- Icon artwork featuring several characters from the game
- Developers: Omega Force; Team Ninja;
- Publishers: JP: Koei Tecmo; WW: Nintendo;
- Director: Hiroya Usuda
- Producer: Yosuke Hayashi
- Designer: Makoto Ishizuka
- Artist: Yuta Matsunaga
- Writers: Yuki Ikeno; Ryohei Hayashi; Mari Okamoto; Masahiro Kato;
- Composer: Yosuke Kinoshita
- Series: Fire Emblem; Dynasty Warriors;
- Platforms: New Nintendo 3DS; Nintendo Switch;
- Release: JP: September 28, 2017; WW: October 20, 2017;
- Genres: Hack and slash, action role-playing
- Modes: Single-player, multiplayer

= Fire Emblem Warriors =

2017 video game

 is a 2017 hack and slash action role-playing game co-developed by Omega Force and Team Ninja, and published by Koei Tecmo in Japan and Nintendo internationally for the Nintendo Switch and New Nintendo 3DS. The game is a crossover between Koei Tecmo's Dynasty Warriors franchise, and the Fire Emblem series developed by Intelligent Systems. The story follows the quest of Aytolis's twin royal heirs to defend their realm when the king of neighbouring Gristonne starts summoning an evil dragon, with the gameplay combining the arena-based action combat in Dynasty Warriors with relationship and weapon systems from Fire Emblem. The game was supported with downloadable content adding additional playable characters during 2017 and 2018.

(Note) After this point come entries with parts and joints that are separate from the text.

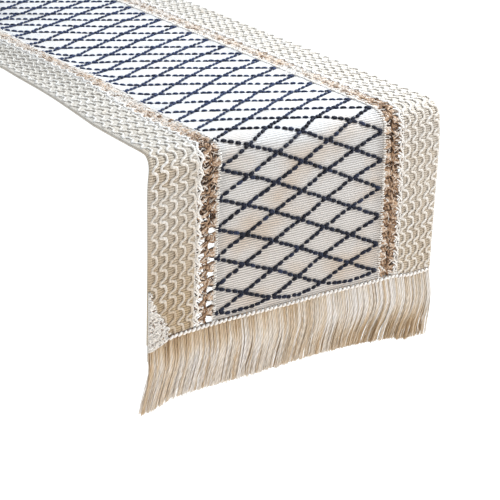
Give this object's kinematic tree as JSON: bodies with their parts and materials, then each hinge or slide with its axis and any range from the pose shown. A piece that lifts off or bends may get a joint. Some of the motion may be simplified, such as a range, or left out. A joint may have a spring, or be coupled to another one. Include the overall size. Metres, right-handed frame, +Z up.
{
  "type": "table runner",
  "caption": "Draped woven cotton table runner with an embroidered diamond lattice, openwork bands, chunky side panels and fringed ends.",
  "frame": {"origin": "middle of the underside of the stretch that lies on the table top", "axes": "+X across the runner, +Y along its length towards the back end, +Z up"},
  "size_m": [0.305, 1.4166, 0.2161],
  "materials": {
    "centre_cotton": "matte plain weave",
    "navy_yarn": "matte soft yarn",
    "brown_yarn": "matte twisted yarn",
    "white_thread": "matte thread",
    "cream_yarn": "matte chunky weave",
    "selvage_cotton": "matte plain weave",
    "fringe_yarn": "silky loose yarn"
  },
  "bodies": {
    "runner_top": {"centre_panel_top": "centre_cotton", "diamond_lattice_top": "navy_yarn", "openwork_band_left_top": "brown_yarn", "openwork_band_right_top": "brown_yarn", "seam_cord_left_top": "white_thread", "seam_cord_right_top": "white_thread", "ladder_cord_left_top": "white_thread", "ladder_cord_right_top": "white_thread", "side_panel_left_top": "cream_yarn", "side_panel_right_top": "cream_yarn", "selvage_left_top": "selvage_cotton", "selvage_right_top": "selvage_cotton"},
    "front_drop": {"centre_panel_front": "centre_cotton", "diamond_lattice_front": "navy_yarn", "openwork_band_left_front": "brown_yarn", "openwork_band_right_front": "brown_yarn", "seam_cord_left_front": "white_thread", "seam_cord_right_front": "white_thread", "ladder_cord_left_front": "white_thread", "ladder_cord_right_front": "white_thread", "side_panel_left_front": "cream_yarn", "side_panel_right_front": "cream_yarn", "selvage_left_front": "selvage_cotton", "selvage_right_front": "selvage_cotton", "header_cord_front": "white_thread", "header_tape_front": "fringe_yarn"},
    "back_drop": {"centre_panel_back": "centre_cotton", "diamond_lattice_back": "navy_yarn", "openwork_band_left_back": "brown_yarn", "openwork_band_right_back": "brown_yarn", "seam_cord_left_back": "white_thread", "seam_cord_right_back": "white_thread", "ladder_cord_left_back": "white_thread", "ladder_cord_right_back": "white_thread", "side_panel_left_back": "cream_yarn", "side_panel_right_back": "cream_yarn", "selvage_left_back": "selvage_cotton", "selvage_right_back": "selvage_cotton", "header_cord_back": "white_thread", "header_tape_back": "fringe_yarn"},
    "front_fringe": {"fringe_front": "fringe_yarn"},
    "back_fringe": {"fringe_back": "fringe_yarn"}
  },
  "joints": [
    {"name": "front_drop_fold", "type": "hinge", "parent": "runner_top", "child": "front_drop", "pos_m": [0, -0.703, -0.0014], "axis": [-1, 0, 0], "range_deg": [0, 90]},
    {"name": "back_drop_fold", "type": "hinge", "parent": "runner_top", "child": "back_drop", "pos_m": [0, 0.703, -0.0014], "axis": [1, 0, 0], "range_deg": [0, 90]},
    {"name": "front_fringe_swing", "type": "hinge", "parent": "front_drop", "child": "front_fringe", "pos_m": [0, -0.706, -0.1627], "axis": [-1, 0, 0], "range_deg": [-30, 40]},
    {"name": "back_fringe_swing", "type": "hinge", "parent": "back_drop", "child": "back_fringe", "pos_m": [0, 0.706, -0.1627], "axis": [1, 0, 0], "range_deg": [-30, 40]}
  ]
}
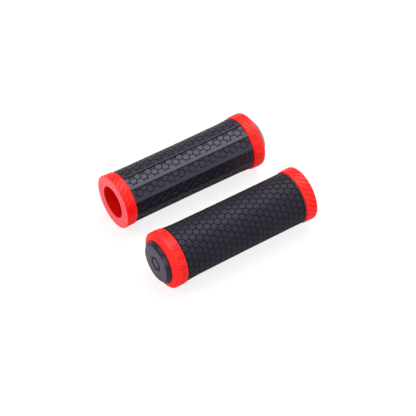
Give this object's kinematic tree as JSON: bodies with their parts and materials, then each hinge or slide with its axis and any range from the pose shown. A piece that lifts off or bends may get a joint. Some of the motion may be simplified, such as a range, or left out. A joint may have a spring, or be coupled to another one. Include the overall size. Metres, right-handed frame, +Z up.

Production began in 2015 during work on an expanded version of Hyrule Warriors (2014). Director Hiroya Usuda and producer Yosuke Hayashi returned from Hyrule Warriors, working with Intelligent Systems staff to create a Warriors-style title that would honor and incorporate distinctive Fire Emblem elements. On release, Fire Emblem Warriors was praised by journalists for the blending of Warriors and Fire Emblem elements. Criticism focused on its story, limited character roster, and the Switch version's technical performance. The game ultimately sold over one million copies worldwide. Koei Tecmo would collaborate on the Fire Emblem series twice more; first as a co-developer on the mainline entry Fire Emblem: Three Houses (2019), then on the Warriors-style title Fire Emblem Warriors: Three Hopes (2022).

== Gameplay ==

A battle in Fire Emblem Warriors; a mounted Pegasus Knight fights footsoldiers

Fire Emblem Warriors is a hack and slash action role-playing game in which players take control of different characters from across the Fire Emblem series, along with two original lead characters, and engage in battles across large arena-type areas. Gameplay is split between "Story Mode", the main campaign which has pre-set playable characters; "Free Mode", which allows the player to complete missions with any character; "Arena Mode", where waves of enemies can be fought for rewards; and "History Mode" which unlocks new items and abilities for characters by completing challenges. The game also has two difficulty modes, "Casual" and "Classic"; in Classic mode, fallen units must be revived using gold and special items rather than reviving automatically.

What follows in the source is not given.